__PROBLEM REQUIREMENTS__.
Below are entries. Copy exactly the lines running from the line that holds "The OpenSCAD and" to the line that holds "PAD_LINE_X = 0.9", with both ends included.

[Dataset rows]
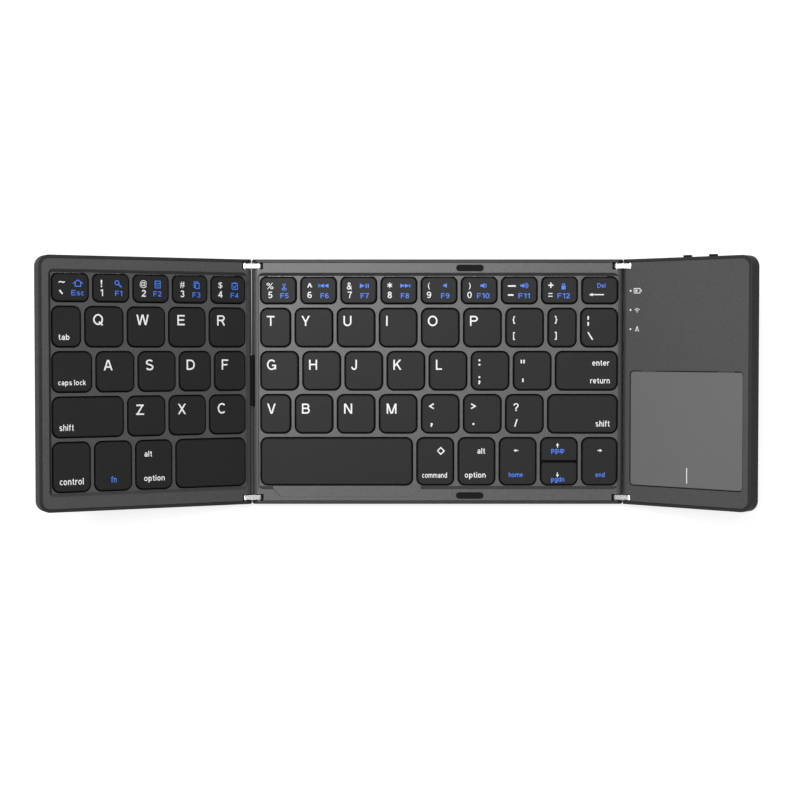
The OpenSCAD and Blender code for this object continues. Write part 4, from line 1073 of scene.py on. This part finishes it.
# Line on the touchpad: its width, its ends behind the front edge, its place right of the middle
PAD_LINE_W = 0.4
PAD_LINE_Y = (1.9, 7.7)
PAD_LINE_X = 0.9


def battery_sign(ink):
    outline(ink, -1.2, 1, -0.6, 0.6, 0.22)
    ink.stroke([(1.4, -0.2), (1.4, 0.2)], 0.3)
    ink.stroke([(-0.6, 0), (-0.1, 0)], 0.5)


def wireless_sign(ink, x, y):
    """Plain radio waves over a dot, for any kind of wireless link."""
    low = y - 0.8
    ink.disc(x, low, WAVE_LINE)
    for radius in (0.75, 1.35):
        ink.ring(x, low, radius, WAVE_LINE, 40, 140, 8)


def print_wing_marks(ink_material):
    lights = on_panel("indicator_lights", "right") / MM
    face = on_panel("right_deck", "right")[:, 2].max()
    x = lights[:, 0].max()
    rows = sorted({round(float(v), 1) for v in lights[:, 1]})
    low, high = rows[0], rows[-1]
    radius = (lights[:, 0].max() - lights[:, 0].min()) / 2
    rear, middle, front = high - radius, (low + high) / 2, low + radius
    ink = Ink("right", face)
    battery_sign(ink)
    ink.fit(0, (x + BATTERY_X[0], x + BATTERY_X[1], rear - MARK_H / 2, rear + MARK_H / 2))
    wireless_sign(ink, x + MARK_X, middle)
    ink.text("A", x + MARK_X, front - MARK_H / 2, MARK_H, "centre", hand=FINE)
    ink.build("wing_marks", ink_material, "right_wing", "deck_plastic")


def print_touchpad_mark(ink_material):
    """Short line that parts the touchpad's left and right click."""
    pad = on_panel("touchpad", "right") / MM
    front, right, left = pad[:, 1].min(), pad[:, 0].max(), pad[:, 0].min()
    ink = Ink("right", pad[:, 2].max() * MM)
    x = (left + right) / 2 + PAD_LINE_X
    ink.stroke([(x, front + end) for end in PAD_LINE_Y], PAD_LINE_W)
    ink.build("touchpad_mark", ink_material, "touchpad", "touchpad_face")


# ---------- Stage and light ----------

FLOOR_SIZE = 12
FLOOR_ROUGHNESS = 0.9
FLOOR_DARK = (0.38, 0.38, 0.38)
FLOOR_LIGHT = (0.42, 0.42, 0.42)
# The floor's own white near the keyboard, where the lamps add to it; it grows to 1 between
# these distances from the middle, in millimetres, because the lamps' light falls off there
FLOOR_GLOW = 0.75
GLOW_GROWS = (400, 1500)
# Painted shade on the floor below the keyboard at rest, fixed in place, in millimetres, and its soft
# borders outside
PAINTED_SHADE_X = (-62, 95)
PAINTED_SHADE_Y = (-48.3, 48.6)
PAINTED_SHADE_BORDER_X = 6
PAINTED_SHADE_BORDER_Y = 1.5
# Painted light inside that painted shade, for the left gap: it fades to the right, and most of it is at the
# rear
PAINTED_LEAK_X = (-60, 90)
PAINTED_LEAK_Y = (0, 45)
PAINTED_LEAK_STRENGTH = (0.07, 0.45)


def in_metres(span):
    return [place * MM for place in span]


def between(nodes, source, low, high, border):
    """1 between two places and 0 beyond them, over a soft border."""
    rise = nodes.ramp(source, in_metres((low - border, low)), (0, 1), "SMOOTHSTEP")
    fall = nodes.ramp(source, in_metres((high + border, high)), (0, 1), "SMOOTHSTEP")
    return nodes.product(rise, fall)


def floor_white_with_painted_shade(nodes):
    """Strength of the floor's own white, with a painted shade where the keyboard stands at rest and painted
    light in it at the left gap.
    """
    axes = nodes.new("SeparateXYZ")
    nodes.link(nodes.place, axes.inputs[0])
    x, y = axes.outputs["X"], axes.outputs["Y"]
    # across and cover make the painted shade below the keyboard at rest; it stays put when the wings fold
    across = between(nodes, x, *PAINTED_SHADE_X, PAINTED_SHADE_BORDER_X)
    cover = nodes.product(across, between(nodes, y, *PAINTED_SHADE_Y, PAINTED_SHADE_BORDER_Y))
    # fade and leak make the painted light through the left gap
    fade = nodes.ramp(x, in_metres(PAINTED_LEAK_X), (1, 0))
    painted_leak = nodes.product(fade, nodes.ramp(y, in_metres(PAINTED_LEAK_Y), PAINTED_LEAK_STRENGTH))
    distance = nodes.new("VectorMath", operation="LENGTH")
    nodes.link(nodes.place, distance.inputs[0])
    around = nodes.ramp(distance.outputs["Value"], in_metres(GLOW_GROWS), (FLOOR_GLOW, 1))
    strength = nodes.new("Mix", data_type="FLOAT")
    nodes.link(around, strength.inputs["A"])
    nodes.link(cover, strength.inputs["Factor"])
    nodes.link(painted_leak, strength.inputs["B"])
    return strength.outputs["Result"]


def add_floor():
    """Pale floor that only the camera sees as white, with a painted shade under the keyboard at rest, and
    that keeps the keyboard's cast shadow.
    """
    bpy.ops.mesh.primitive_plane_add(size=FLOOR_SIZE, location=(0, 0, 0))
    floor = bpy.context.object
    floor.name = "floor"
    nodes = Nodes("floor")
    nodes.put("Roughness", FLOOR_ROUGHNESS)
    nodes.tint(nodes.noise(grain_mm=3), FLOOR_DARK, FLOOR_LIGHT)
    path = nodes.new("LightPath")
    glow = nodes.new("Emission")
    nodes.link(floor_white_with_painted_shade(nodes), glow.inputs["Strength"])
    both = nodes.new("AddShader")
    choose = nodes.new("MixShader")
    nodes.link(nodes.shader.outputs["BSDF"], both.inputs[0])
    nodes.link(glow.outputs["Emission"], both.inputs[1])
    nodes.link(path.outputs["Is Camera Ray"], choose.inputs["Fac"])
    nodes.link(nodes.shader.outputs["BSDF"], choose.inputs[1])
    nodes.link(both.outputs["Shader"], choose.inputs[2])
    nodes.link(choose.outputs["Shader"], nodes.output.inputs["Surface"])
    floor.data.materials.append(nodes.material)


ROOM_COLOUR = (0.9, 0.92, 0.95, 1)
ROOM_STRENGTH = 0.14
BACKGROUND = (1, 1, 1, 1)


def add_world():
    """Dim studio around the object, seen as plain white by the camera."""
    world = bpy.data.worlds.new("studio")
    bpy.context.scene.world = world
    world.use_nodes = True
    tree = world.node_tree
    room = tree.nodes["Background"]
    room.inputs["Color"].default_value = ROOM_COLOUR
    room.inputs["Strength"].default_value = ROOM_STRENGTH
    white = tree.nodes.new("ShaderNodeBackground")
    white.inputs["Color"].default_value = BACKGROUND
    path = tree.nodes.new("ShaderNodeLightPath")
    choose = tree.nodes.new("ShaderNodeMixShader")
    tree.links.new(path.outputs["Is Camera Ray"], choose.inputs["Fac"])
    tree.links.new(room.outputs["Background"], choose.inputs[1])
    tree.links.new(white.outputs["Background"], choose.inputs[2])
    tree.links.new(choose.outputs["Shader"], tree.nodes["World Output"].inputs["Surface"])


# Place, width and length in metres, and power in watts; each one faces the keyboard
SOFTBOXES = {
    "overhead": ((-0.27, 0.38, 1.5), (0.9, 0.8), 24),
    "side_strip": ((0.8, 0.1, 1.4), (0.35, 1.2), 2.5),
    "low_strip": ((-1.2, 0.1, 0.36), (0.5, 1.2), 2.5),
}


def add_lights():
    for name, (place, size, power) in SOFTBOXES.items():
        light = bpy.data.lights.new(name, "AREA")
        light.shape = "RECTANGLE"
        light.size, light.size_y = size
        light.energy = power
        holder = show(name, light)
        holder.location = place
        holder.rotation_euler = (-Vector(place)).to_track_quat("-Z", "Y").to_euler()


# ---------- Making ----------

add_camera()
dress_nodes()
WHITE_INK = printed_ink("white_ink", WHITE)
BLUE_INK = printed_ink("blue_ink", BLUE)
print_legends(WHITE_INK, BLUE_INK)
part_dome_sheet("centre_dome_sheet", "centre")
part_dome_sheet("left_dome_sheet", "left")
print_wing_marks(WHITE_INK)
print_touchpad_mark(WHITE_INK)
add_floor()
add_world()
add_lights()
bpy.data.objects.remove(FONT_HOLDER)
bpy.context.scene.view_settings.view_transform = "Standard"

...

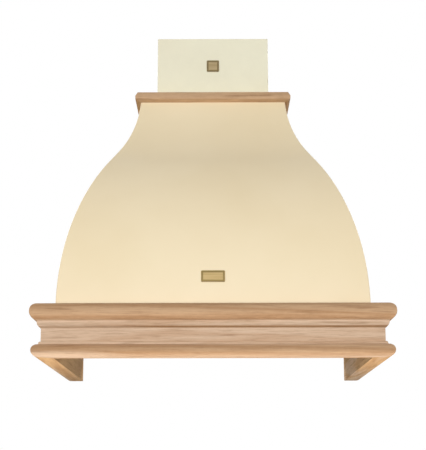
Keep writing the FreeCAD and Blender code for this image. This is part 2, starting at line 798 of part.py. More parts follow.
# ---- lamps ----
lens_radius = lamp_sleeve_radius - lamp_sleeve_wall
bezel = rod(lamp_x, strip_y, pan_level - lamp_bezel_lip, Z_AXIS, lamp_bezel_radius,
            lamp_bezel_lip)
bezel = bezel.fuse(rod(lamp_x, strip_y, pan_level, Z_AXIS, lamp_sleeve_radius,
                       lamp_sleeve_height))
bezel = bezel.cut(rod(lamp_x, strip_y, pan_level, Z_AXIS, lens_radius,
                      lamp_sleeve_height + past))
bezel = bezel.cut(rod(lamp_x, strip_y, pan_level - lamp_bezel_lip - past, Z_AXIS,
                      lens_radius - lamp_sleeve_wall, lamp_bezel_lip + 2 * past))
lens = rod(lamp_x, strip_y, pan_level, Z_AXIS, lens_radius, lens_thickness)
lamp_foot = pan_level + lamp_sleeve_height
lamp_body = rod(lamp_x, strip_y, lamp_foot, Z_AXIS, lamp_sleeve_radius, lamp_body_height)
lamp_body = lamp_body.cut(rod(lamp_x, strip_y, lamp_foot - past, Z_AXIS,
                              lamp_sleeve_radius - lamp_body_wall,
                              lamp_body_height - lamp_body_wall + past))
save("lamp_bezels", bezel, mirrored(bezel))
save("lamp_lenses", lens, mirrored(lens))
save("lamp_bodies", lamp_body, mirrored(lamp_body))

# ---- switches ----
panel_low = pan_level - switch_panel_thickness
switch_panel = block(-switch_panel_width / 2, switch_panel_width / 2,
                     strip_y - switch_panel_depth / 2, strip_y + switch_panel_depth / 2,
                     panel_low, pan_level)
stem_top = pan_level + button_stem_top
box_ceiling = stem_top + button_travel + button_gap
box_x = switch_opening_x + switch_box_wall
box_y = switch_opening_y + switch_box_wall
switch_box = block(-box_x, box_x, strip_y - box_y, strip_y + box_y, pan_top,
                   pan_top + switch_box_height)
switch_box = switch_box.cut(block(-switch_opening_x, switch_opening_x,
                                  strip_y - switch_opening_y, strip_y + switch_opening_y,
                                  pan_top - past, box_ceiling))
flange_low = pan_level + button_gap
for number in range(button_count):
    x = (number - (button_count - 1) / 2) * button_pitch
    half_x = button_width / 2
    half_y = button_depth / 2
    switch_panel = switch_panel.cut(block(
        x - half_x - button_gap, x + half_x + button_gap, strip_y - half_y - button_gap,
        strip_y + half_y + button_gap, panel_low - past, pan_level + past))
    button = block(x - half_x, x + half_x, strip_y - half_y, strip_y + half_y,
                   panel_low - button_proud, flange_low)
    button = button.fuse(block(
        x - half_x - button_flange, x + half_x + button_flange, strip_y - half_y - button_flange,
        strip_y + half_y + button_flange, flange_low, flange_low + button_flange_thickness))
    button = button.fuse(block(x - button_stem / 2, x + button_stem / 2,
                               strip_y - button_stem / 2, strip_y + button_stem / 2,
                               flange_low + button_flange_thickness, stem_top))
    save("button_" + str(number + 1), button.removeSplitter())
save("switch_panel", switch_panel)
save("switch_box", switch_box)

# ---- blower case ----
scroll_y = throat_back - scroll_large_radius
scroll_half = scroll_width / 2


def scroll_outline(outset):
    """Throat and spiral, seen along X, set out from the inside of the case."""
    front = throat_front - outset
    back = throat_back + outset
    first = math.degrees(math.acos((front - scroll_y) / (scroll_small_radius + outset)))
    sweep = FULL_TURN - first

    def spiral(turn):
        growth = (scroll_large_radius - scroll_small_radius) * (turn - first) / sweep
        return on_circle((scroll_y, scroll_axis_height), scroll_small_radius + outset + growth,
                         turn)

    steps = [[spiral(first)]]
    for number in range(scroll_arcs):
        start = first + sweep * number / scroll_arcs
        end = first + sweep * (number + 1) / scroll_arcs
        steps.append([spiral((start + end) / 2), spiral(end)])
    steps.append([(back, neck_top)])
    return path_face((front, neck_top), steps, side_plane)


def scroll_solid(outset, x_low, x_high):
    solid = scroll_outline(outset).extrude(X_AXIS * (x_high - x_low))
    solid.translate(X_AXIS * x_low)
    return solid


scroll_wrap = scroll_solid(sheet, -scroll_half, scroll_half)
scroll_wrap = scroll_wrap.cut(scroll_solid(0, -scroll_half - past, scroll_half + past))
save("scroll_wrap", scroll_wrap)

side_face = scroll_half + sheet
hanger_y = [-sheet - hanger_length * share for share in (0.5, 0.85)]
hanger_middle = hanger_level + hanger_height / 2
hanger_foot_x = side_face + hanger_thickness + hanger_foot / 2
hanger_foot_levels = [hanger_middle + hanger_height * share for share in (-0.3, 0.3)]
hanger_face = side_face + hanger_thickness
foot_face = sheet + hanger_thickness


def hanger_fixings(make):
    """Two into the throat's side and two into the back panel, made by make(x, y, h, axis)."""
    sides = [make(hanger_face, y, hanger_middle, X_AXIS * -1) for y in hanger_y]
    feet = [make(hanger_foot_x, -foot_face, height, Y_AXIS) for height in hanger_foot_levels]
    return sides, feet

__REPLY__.
The OpenSCAD and Blender code for this object continues. Write part 4, from line 1073 of scene.py on. This part finishes it.
# Line on the touchpad: its width, its ends behind the front edge, its place right of the middle
PAD_LINE_W = 0.4
PAD_LINE_Y = (1.9, 7.7)
PAD_LINE_X = 0.9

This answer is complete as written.